'Simulated process' screen printing

bbeens

New Member
Question for anyone using/experienced with 'Simulated process' for screen printing. I have been told using simulated process you must set all spots to the same angle. This sounds to me like a bad idea, although my understanding of simulated process is a bit hazy. I think I understand what the goal is, I just haven't seen any separated files to solidify it in my mind. Anyone know what I am missing here?

Thanks,

Bryan
 

bbeens

New Member
No one, eh? I get the feeling the 'Simulated process' is some marketing departments good idea and that is the end of it. The theory makes sense to me, I just can't imagine why all the screens would be produced at the same angle.

Trying to read through Scott Fresener's write up is driving me nuts. And I quote

"Everyone has their favorite screen frequency and angles. I like to use an angle of 25 degrees for ALL the channels. Again, trust me….. "

I don't trust many people. I would rather trust the opinion of many people that make their living off of knowing what they are doing. Any such people willing to chime in?

Bryan
 
The angles are the same the reason is to prevent moire, I use 22.5 degrees instead of 25 to compensate for the variation in mesh and movement during the meshing process.
 

Mosh

Member
Otherwise your print will look like a 70's suit on TV, moire is a weird effect. What halftones are you using, frequency?
 

bbeens

New Member
I am not the end user in question here. A customer call me for support and stated he must print all spots at angle 25. He would not accept 22.5. This confused me. He is printing at 55 LPI using PostScript Screens as the halftoning method.

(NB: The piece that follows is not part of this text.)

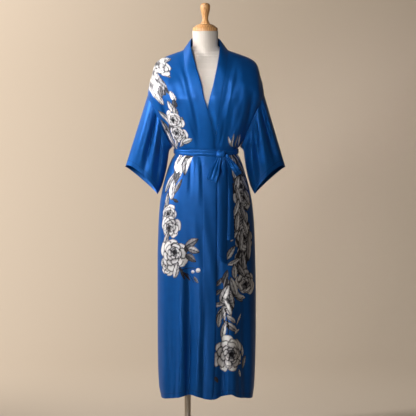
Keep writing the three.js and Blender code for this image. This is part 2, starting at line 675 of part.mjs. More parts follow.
// Where the bow and the tails hang: from the knot's own depth to just in front of the skirt.
const skirtFront = (x, z) => faceY("front", x, z) - CLOTH / 2 - BAND / 2;
const knotY = () => {
  const widest = Math.min(
    faceY("front", KNOT.x - KNOT.width / 2, KNOT.z),
    faceY("front", KNOT.x, KNOT.z),
  );
  return widest - SASH_OFFSET - BAND / 2 + KNOT_SEAT - KNOT.depth / 2;
};

function loopPiece(loop) {
  const top = new THREE.Vector3(loop.topX, 0, loop.topZ);
  const along = new THREE.Vector3(loop.footX, 0, loop.footZ).sub(top);
  const across = new THREE.Vector3(-along.z, 0, along.x).normalize();
  const points = STRIP_SIDES.map((side) => {
    const row = [];
    for (let j = 0; j < LOOP_STEPS; j += 1) {
      const angle = (2 * Math.PI * j) / LOOP_STEPS;
      const down = (1 - Math.cos(angle)) / 2;
      const half = mix(loop.top, loop.foot, smooth(down * 1.4)) / 2;
      const point = top.clone().addScaledVector(along, down);
      const hang = skirtFront(point.x, point.z) - loop.stand - loop.gap / 2;
      const open = (loop.gap / 2) * Math.sin(angle) * mix(0.35, 1, down);
      point.addScaledVector(across, side * half);
      point.y = mix(knotY() - loop.forward, hang, smooth(down * 1.6)) - open;
      row.push(point);
    }
    return row;
  });
  return { points, normals: gridNormals(points, true), wraps: true };
}

function tailPiece(tail) {
  const low = tail.shape[0].z;
  const high = tail.shape[tail.shape.length - 1].z;
  const points = [];
  for (let i = 0; i <= TAIL_ROWS; i += 1) {
    const down = (i / TAIL_ROWS) ** 1.3;
    const z = mix(high, low, down);
    const middle = lookUp(tail.shape, "z", z, "x");
    const half = lookUp(tail.shape, "z", z, "width") / 2;
    points.push(
      STRIP_SIDES.map((side) => {
        const x = middle + side * half;
        const edgeZ = z + (side * tail.slant * down ** 3) / 2;
        const hang = skirtFront(x, edgeZ) - TAIL_STAND;
        const y = mix(knotY() - tail.forward, hang, smooth(down * 6));
        return new THREE.Vector3(x, y, edgeZ);
      }),
    );
  }
  return { points, normals: gridNormals(points) };
}

// Direction square to a grid of points at each of them.
function gridNormals(grid, wraps = false) {
  const rows = grid.length;
  const columns = grid[0].length;
  return grid.map((row, i) =>
    row.map((point, j) => {
      const before = wraps ? (j + columns - 1) % columns : Math.max(0, j - 1);
      const after = wraps ? (j + 1) % columns : Math.min(columns - 1, j + 1);
      const across = row[after].clone().sub(row[before]);
      const up = grid[Math.min(rows - 1, i + 1)][j].clone();
      up.sub(grid[Math.max(0, i - 1)][j]);
      return across.cross(up).normalize();
    }),
  );
}

// A closed wall about a grid of middle points. A piece that wraps is a ring or a tube.
function wallGeometry({ points, normals, wraps = false }, thickness) {
  const rows = points.length;
  const columns = points[0].length;
  const positions = [];
  for (const side of [1, -1]) {
    points.forEach((row, i) =>
      row.forEach((point, j) => {
        const moved = point.clone().addScaledVector(normals[i][j], (side * thickness) / 2);
        positions.push(moved.x, moved.y, moved.z);
      }),
    );
  }
  const half = rows * columns;
  const at = (i, j) => i * columns + (j % columns);
  const faces = [];
  const quad = (a, b, c, d) => faces.push(a, b, c, a, c, d);
  const across = wraps ? columns : columns - 1;
  for (let i = 0; i < rows - 1; i += 1) {
    for (let j = 0; j < across; j += 1) {
      quad(at(i, j), at(i, j + 1), at(i + 1, j + 1), at(i + 1, j));
      quad(half + at(i, j), half + at(i + 1, j), half + at(i + 1, j + 1), half + at(i, j + 1));
    }
  }
  for (let j = 0; j < across; j += 1) {
    quad(at(0, j), half + at(0, j), half + at(0, j + 1), at(0, j + 1));
    const top = rows - 1;
    quad(at(top, j), at(top, j + 1), half + at(top, j + 1), half + at(top, j));
  }
  for (let i = 0; i < rows - 1 && !wraps; i += 1) {
    const end = columns - 1;
    quad(at(i, 0), at(i + 1, 0), half + at(i + 1, 0), half + at(i, 0));
    quad(at(i, end), half + at(i, end), half + at(i + 1, end), at(i + 1, end));
  }
  return closedGeometry(positions, faces);
}

// Geometry from points and triangles, turned so that its faces point out.
function closedGeometry(positions, faces) {
  const corner = (index) => new THREE.Vector3().fromArray(positions, index * 3);
  let volume = 0;
  for (let i = 0; i < faces.length; i += 3) {
    const [a, b, c] = [corner(faces[i]), corner(faces[i + 1]), corner(faces[i + 2])];
    volume += a.dot(b.cross(c));
  }
  if (volume < 0) faces.reverse();
  const geometry = new THREE.BufferGeometry();
  geometry.setAttribute("position", new THREE.Float32BufferAttribute(positions, 3));
  geometry.setIndex(faces);
  geometry.computeVertexNormals();
  return geometry;
}

// The dress form: sections from the neck down to a flat underside, closed at both ends.
function formGeometry() {
  const positions = [];
  for (const section of FORM) {
    for (let j = 0; j < FORM_COLUMNS; j += 1) {
      const angle = (2 * Math.PI * j) / FORM_COLUMNS;
      const cos = Math.cos(angle);
      const sin = Math.sin(angle);
      const power = 2 / section.power;
      const depth = sin < 0 ? section.front : section.back;
      positions.push(
        section.half * Math.sign(cos) * Math.abs(cos) ** power,
        depth * Math.sign(sin) * Math.abs(sin) ** power,
        section.z,
      );
    }
  }
  const top = positions.length / 3;
  positions.push(0, 0, FORM[0].z);
  positions.push(0, 0, FORM[FORM.length - 1].z);
  const faces = [];
  for (let j = 0; j < FORM_COLUMNS; j += 1) {
    const next = (j + 1) % FORM_COLUMNS;
    const low = (FORM.length - 1) * FORM_COLUMNS;
    faces.push(top, j, next);
    faces.push(top + 1, low + next, low + j);
    for (let i = 0; i < FORM.length - 1; i += 1) {
      const here = i * FORM_COLUMNS;
      const below = here + FORM_COLUMNS;
      faces.push(here + j, below + j, below + next);
      faces.push(here + j, below + next, here + next);
    }
  }
  return closedGeometry(positions, faces);
}

// Turned pieces stand on the Z axis: three.js turns its profiles round Y.
function turned(profile, steps = ROUND_STEPS) {
  const points = profile.map(([radius, height]) => new THREE.Vector2(radius, height));
  return new THREE.LatheGeometry(points, steps).rotateX(Math.PI / 2);
}

function woodGeometry(profile) {
  const neckTop = FORM[0].z + TOUCH_GAP;
  const outline = profile.map(({ radius, rise }) => [radius, neckTop + rise]);
  const low = outline[0][1];
  const high = outline[outline.length - 1][1];
  return turned([[0, low], ...outline, [0, high]]);
}

function ringGeometry(inner, outer, low, high, chamfer) {
  return turned([
    [inner, low],
    [outer, low],
    [outer, high - chamfer],
    [outer - chamfer, high],
    [inner, high],
    [inner, low],
  ]);
}

function basePlateGeometry() {
  return turned(
    [
      [0, 0],
      [BASE_RADIUS, 0],
      [BASE_RADIUS, BASE_HEIGHT - 4],
      [BASE_RADIUS - 5, BASE_HEIGHT],
      [0, BASE_HEIGHT],
    ],
    64,
  );
}

function poleGeometry() {
  const low = BASE_HEIGHT + TOUCH_GAP;
  const high = FORM[FORM.length - 1].z - TOUCH_GAP;
  const geometry = new THREE.CylinderGeometry(POLE_RADIUS, POLE_RADIUS, high - low, 32);
  return geometry.rotateX(Math.PI / 2).translate(0, 0, (high + low) / 2);
}

// The knot: a rounded block of wrapped sash, just in front of the sash.
function knotGeometry() {
  const geometry = new THREE.SphereGeometry(1, 20, 14);
  const spots = geometry.getAttribute("position");
  const y = knotY();
  const square = (value) => Math.sign(value) * Math.abs(value) ** KNOT.squareness;
  for (let i = 0; i < spots.count; i += 1) {
    spots.setXYZ(
      i,
      KNOT.x + (square(spots.getX(i)) * KNOT.width) / 2,
      y + (square(spots.getY(i)) * KNOT.depth) / 2,
      KNOT.z + (square(spots.getZ(i)) * KNOT.height) / 2,
    );
  }
  geometry.computeVertexNormals();
  return geometry;
}

// Assembly
const group = new THREE.Group();

function add(name, geometry, finish, place = [0, 0, 0]) {
  const mesh = new THREE.Mesh(geometry, new THREE.MeshStandardMaterial(finish));
  mesh.name = name;
  mesh.position.set(...place);
  group.add(mesh);
}

const right = frontPieces("right");
const left = frontPieces("left");
const corner = (pieces) => pieces.panel.normals[TOP_ROW][SIDE_COLUMNS];
const back = backPieces(corner(right), corner(left));

add("back_panel", wallGeometry(back.panel, CLOTH), SATIN);
add("right_front", wallGeometry(right.panel, CLOTH), SATIN);
add("left_front", wallGeometry(left.panel, CLOTH), SATIN);
add("neckband_right", wallGeometry(right.band, BAND), SATIN);
add("neckband_left", wallGeometry(left.band, BAND), SATIN);
add("neckband_back", wallGeometry(back.band, BAND), SATIN);
for (const sleeve of SLEEVES) {
  const front = sleeve.side === "right" ? right.panel : left.panel;
  add(sleeve.name, wallGeometry(sleevePiece(sleeve, front, back.panel), CLOTH), SATIN);
}
add("belt", wallGeometry(sashPiece(), BAND), SATIN);
add("belt_knot", knotGeometry(), SATIN);
for (const loop of LOOPS) add(loop.name, wallGeometry(loopPiece(loop), BAND), SATIN);
for (const tail of TAILS) add(tail.name, wallGeometry(tailPiece(tail), BAND), SATIN);

add("dress_form", formGeometry(), FORM_SHELL);
add("neck_cap", woodGeometry(CAP_PROFILE), TURNED_WOOD);
add("cap_knob", woodGeometry(KNOB_PROFILE), TURNED_WOOD);

const formUnderside = FORM[FORM.length - 1].z - TOUCH_GAP;
const boreRadius = POLE_RADIUS + TOUCH_GAP;
add(
  "form_collar",
  ringGeometry(boreRadius, COLLAR_RADIUS, formUnderside - COLLAR_HEIGHT, formUnderside, 1),
  POLISHED_STEEL,
  [POLE_X, 0, 0],
);
add("pole", poleGeometry(), POLISHED_STEEL, [POLE_X, 0, 0]);
add(
  "base_socket",
  ringGeometry(boreRadius, SOCKET_RADIUS, BASE_HEIGHT + TOUCH_GAP, BASE_HEIGHT + SOCKET_HEIGHT, 3),
  POLISHED_STEEL,
  [POLE_X, 0, 0],
);
add("base_plate", basePlateGeometry(), POLISHED_STEEL);

export default group;
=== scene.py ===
import math

import bpy
import numpy as np
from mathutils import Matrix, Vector


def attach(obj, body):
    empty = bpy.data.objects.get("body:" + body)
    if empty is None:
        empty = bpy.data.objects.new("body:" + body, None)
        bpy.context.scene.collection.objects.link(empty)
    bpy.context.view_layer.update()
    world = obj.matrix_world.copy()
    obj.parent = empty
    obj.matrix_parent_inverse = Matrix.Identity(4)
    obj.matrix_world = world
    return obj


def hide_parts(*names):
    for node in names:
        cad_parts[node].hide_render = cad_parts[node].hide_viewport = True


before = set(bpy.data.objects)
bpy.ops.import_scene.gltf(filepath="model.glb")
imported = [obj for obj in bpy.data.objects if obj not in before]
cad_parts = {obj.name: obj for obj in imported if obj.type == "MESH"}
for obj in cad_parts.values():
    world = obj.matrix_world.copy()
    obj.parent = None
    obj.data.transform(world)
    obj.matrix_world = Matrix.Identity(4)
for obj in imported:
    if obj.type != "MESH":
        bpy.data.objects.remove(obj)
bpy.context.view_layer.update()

# Stand: a round base plate, a socket on it, a slim tube and a collar under the form.
# All are steel, turned or drawn and then satin-polished, and they screw into one another.
STEEL_COLOUR = 0xCDC4B8
BASE_COLOUR = 0xA9A299
MARK_DARKENING = 0x0C0C0C  # how much darker the polishing marks are
POLISH_LINE = 0.9  # mm between polishing marks, drawn coarser than the real 0.1 mm so that they show


def linear(hex_code, alpha=1.0):
    """An sRGB hex colour as the linear numbers that the shader works with."""
    parts = [(hex_code >> shift & 255) / 255 for shift in (16, 8, 0)]
    return [p / 12.92 if p <= 0.04045 else ((p + 0.055) / 1.055) ** 2.4 for p in parts] + [alpha]


def fill(tree, node, sockets):
    """Fills a node's sockets with values or other nodes' outputs; a node stands for its first one."""
    for name, value in sockets.items():
        if isinstance(value, bpy.types.Node):
            value = value.outputs[0]
        if isinstance(value, bpy.types.NodeSocket):
            tree.links.new(value, node.inputs[name])
        else:
            node.inputs[name].default_value = value


def add(tree, kind, sockets, **settings):
    """Adds a node, sets its options and fills its sockets."""
    node = tree.nodes.new("ShaderNode" + kind)
    for name, value in settings.items():
        setattr(node, name, value)
    fill(tree, node, sockets)
    return node


def new_finish(name):
    """An empty material, its tree, and the shader that its nodes will feed."""
    material = bpy.data.materials.new(name)
    material.use_nodes = True
    tree = material.node_tree
    tree.nodes.clear()
    shader = add(tree, "BsdfPrincipled", {})
    add(tree, "OutputMaterial", {"Surface": shader})
    return material, tree, shader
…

Not sure how using the same angle would prevent moire. All of my testing ends at the stage of producing the film, I rarely deal with final output. When I think of moire it is visible on film. Anything after film production I have little understanding.

Also, during separation I would guess you need to ensure that no two colors have the same density at the same location - otherwise your dots would land directly on top of each other.

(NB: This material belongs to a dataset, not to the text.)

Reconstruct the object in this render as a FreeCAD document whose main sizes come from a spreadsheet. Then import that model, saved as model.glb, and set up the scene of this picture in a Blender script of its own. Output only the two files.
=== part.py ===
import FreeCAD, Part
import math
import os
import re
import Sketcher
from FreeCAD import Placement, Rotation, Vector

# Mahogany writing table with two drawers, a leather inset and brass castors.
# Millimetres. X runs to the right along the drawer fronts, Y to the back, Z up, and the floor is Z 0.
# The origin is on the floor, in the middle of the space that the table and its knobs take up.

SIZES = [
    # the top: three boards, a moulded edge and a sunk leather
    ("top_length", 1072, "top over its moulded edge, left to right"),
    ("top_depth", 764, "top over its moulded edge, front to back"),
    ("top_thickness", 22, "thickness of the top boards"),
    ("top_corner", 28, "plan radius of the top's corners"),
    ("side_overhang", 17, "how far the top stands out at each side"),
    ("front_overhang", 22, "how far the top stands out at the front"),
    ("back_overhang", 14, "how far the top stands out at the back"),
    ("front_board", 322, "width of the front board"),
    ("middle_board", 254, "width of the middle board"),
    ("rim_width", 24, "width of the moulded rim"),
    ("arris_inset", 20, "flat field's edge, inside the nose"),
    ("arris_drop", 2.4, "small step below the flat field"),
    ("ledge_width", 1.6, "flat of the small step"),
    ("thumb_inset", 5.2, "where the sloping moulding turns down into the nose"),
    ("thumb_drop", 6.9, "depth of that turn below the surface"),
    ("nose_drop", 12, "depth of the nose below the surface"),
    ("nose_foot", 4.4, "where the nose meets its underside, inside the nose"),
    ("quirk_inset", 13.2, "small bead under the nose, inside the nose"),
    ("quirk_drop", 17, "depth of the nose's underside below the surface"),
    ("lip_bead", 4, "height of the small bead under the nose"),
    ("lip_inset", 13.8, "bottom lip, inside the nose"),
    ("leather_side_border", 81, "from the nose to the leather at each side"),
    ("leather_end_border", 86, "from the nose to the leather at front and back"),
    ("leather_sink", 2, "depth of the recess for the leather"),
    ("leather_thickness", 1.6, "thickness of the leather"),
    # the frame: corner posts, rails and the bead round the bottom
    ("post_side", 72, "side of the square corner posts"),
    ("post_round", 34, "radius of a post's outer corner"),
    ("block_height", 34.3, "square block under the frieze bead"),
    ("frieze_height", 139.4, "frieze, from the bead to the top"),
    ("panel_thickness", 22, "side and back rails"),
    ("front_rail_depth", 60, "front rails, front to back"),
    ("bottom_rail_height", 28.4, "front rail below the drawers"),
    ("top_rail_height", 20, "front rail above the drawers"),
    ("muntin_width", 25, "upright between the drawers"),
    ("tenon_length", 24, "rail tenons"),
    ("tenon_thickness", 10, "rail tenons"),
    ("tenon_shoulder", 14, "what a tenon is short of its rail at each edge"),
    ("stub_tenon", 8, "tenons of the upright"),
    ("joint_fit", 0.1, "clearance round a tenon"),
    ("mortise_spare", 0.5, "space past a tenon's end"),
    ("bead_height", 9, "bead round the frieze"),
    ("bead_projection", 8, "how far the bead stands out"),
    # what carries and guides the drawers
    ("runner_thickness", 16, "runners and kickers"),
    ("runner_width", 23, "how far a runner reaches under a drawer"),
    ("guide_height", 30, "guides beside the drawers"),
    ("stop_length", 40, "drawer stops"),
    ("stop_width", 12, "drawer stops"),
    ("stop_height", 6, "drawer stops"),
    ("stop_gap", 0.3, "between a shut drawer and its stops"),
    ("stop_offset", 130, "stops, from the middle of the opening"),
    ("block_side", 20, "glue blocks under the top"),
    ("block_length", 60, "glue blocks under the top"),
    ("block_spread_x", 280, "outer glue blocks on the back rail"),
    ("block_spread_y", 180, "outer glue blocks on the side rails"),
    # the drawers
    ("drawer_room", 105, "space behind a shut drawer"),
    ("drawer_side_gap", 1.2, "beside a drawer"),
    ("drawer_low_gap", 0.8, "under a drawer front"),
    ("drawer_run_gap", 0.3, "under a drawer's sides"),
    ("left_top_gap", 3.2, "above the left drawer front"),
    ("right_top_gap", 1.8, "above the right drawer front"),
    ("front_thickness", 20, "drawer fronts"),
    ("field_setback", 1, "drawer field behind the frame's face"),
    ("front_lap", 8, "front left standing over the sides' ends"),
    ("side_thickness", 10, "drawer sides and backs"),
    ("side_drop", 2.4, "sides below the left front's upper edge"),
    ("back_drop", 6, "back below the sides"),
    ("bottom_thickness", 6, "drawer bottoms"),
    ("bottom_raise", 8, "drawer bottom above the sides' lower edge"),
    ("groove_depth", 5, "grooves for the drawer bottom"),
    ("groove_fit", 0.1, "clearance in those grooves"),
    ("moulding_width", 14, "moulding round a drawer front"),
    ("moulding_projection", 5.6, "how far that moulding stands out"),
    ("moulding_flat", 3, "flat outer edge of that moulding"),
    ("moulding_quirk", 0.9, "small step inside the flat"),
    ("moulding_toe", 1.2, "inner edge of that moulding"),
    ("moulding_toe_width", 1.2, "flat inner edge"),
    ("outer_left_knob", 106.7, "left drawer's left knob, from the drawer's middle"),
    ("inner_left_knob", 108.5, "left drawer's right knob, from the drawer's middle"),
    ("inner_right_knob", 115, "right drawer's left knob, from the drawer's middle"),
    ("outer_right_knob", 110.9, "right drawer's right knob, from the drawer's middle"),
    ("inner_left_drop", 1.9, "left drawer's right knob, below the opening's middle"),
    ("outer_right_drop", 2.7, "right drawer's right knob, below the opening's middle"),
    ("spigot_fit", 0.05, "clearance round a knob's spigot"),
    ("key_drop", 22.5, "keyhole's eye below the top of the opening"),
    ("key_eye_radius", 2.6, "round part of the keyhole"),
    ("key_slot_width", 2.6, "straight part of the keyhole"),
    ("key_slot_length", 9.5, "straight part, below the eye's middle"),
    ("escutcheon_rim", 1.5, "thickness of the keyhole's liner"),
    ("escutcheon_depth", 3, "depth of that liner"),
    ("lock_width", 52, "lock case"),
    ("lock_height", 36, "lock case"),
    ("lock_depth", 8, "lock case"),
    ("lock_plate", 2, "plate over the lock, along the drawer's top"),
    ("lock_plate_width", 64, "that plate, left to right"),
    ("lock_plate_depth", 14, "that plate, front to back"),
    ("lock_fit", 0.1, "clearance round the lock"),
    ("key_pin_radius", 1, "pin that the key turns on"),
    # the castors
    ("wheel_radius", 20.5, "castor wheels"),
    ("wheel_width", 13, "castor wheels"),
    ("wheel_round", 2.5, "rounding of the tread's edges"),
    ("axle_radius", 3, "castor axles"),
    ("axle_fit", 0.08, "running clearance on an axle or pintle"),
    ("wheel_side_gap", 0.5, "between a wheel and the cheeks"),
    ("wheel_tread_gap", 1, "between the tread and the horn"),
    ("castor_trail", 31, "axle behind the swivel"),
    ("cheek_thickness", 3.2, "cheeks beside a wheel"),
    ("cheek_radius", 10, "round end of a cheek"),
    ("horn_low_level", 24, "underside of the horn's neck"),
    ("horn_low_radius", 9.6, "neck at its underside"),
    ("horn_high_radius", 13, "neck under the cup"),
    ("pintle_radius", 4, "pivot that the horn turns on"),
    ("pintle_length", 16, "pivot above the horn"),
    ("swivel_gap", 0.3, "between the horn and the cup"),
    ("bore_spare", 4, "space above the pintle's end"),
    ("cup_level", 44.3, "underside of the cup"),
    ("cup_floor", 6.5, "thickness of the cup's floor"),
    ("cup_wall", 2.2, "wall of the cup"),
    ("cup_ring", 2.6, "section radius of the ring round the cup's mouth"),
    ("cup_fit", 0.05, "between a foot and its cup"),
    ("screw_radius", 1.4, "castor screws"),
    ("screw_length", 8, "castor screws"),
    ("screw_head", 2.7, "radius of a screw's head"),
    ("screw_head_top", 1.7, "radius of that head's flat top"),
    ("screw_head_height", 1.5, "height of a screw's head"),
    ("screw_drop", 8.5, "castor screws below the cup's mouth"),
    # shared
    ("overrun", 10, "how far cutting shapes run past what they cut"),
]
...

Thanks for the replies. I got the customer working, I am just curious. Feel free to ignore if this is a stupid question.

Bryan
 

vid

New Member
It sounds like the printer has developed a workflow that is consistent for them. ...Their special recipe of perfection, so to speak. orrrrrrrrrrr

I am not the end user in question here. A customer call me for support and stated he must print all spots at angle 25. He would not accept 22.5. This confused me.

:ROFLMAO: Don't let that confuse you. If the printer is reading the same Fresner book you are --- and they think Scott is the messiah of screen printing, go with the 25 line screen. Those types typically won't stop drinking the Kool-Aid. It's just a cult thing --- give 'em a bone.



As far as the same angle for the separations, in my experience, the issues I've found with getting a successful print are based more on avoiding a screen mesh moire than one caused by the layers of ink.

Admittedly, it's been a while since I've printed, but the theory at the time was that one would be physically mixing inks on the shirt by printing wet-on-wet. The dot would get mashed and no moire would be visible by the end of the print sequence --- especially if one printed a final highlight white for lots of dot mash.

...Also, during separation I would guess you need to ensure that no two colors have the same density at the same location - otherwise your dots would land directly on top of each other.

Personally, I hate shirts that look faded after one washing. IMO, the greater the density the better the result. If there is not much ink density, the fibers of the shirt peek through, and around, sparse halftone dots. This fibrillation makes the garment look old, fast. The more ink, the more it will physically mix on the shirt for a thicker coating of color. ...of course, that's a constraint of the design and based on the number of colors printing.

Because it's simulated process, that implies that it's four our more colors printing and mashing to get the desired look. For simple spot color printing with halftones --- where only a couple colors overlap --- I would be inclined to print with the separations at the more traditional rotations.